Vavi stressed that South Africa was going through the darkest hour in its 22 years of democracy and that, politically and economically, South Africa was in a crisis.

He compared the government to the ill-fated Titanic, noting that the country was “a ship in a deep ocean on a dark night, captained by a blindfolded leader, headed towards an iceberg”.

“If I was an investor waiting to be inspired to spend R1.3-trillion . . . I would not want to spend a single cent more on the South African economy, which has no plan to fix the current state of affairs.”

Vavi added that the Reserve Bank and the International Monetary Fund noted that South Africa’s economic growth was going to be less than 1% in 2016.

“My overall view is that the crisis remains and the disaster has deepened. South Africa has been tranquilised by unkept promises. Judge people by their actions and you will never be fooled by their words,” he said.

Vavi described Zuma’s speech as “boring” and “repetitive”, stressing that it demonstrated policy incoherence.

“Government no longer knows its ideological stance. It doesn’t know whether it is speaking from the left or the right. One moment Zuma addressed the man on the street, the next he was speaking to investors. If I was one of the 8.3-million unemployed South Africans, I would feel hopeless under the current circumstances,” he said.

Local radio station PowerFM MD Andile Khumalo reiterated Vavi’s sentiments, also noting that big banks would not advise their clients to invest in a country where they would get 0.7% return.

“My biggest disappointment when listening to the Sona was that it felt like the South African government lives in another world. We were listening to a government that was not on the same page as the citizens of the country,” said Kumalo.

However, political analyst Professor Susan Booysen said that the President’s speech showed evidence that times were changing and that there were signals in his address that he was aware of the challenges the country faced.

“He seemed to have said that he had heard the critics, including big business, speaking out in a series of engagements. He had [also] heard Cosatu and labour in terms of tax amendments.”

She added, however, that the African National Congress no longer knew how to relate to its President, noting that she had heard from “good sources” that Zuma would be allowed to see out his term, but that he had been told “not to push his luck”.

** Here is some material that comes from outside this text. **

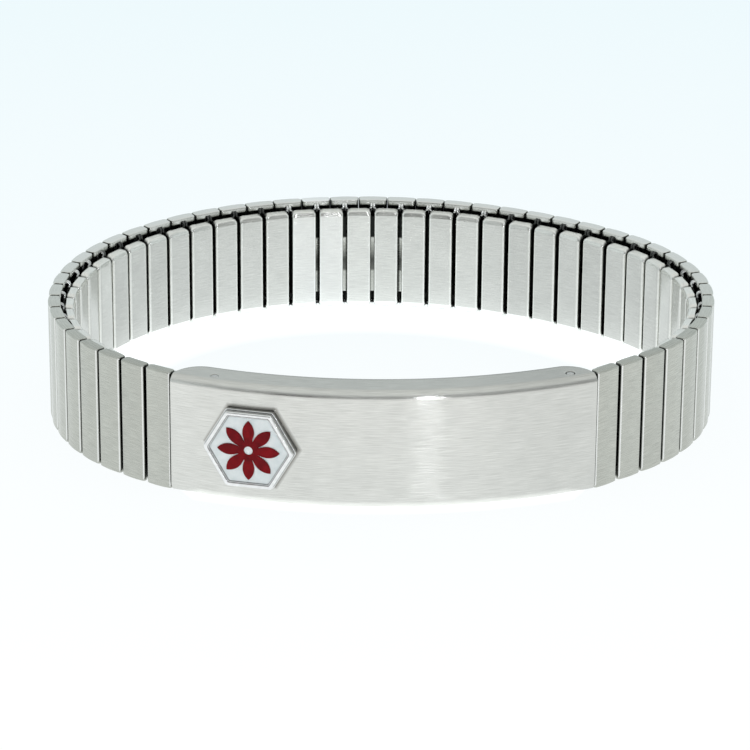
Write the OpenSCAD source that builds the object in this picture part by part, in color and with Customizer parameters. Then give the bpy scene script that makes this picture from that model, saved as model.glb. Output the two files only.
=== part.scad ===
// Expansion bracelet with a curved name plate, standing on its lower edge.
// The plate faces -Y, X runs to the right along it, and Z is up.
// Sizes are in millimetres. The origin is under the middle of the whole bracelet.

/* [Band] */
// Distance from one outer link to the next, along the face of the band
link_pitch = 3.21; // [3.18:0.01:3.26]
// Height of the band from its lower edge to its upper edge
band_h = 12.7; // [11.7:0.1:13.7]
// Width of an outer link
outer_w = 3; // [2.9:0.01:3.02]
// Thickness of an outer link, without its crown
outer_t = 1.1; // [1:0.05:1.2]
// How far the middle of an outer link's face stands out
outer_crown = 0.2; // [0.1:0.05:0.3]
// Width of an inner link
inner_w = 2.5; // [2.3:0.05:2.55]
// Thickness of an inner link
inner_t = 1; // [0.95:0.01:1.05]
// How much lower than the band's edge an inner link ends
inner_drop = 0.7; // [0.6:0.05:0.75]
// Space between the outer row and the inner row
row_gap = 0.55; // [0.5:0.05:0.7]

/* [Bails] */
// Thickness of the wire of the bails that join the rows
wire = 0.28; // [0.24:0.01:0.28]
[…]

Also speaking at the post-Sona briefing, University of Pretoria political science lecturer Sithembile Mbete pointed out that, while 45 minutes of Zuma’s speech was about the economy, there was still very little information detailing specific numbers, facts and figures.

“The Auditor General said last year that there was R25.5-billion of irregular spending, an improvement on the previous year. But how much of that improvement comes from the measures that were set in place in 2013 that the President responded to?” she queried.

Mbete added that hundreds of millions of rands were spent on debt repayment interest every day, but that there was no mention of the specific amount that the country spent on debt repayment.

“Those numbers are there, [so] tell us those numbers and why you are trying to avoid a ratings downgrade,” she said.

Mbete added that opposition parties were not united strategically or tactically and that opposition parties the Congress of the People and the Economic Freedom Fighters made their point about how they viewed the illegitimacy of the President by walking out of Parliament.

“A powerful message would have been if the whole opposition walked out,” she said.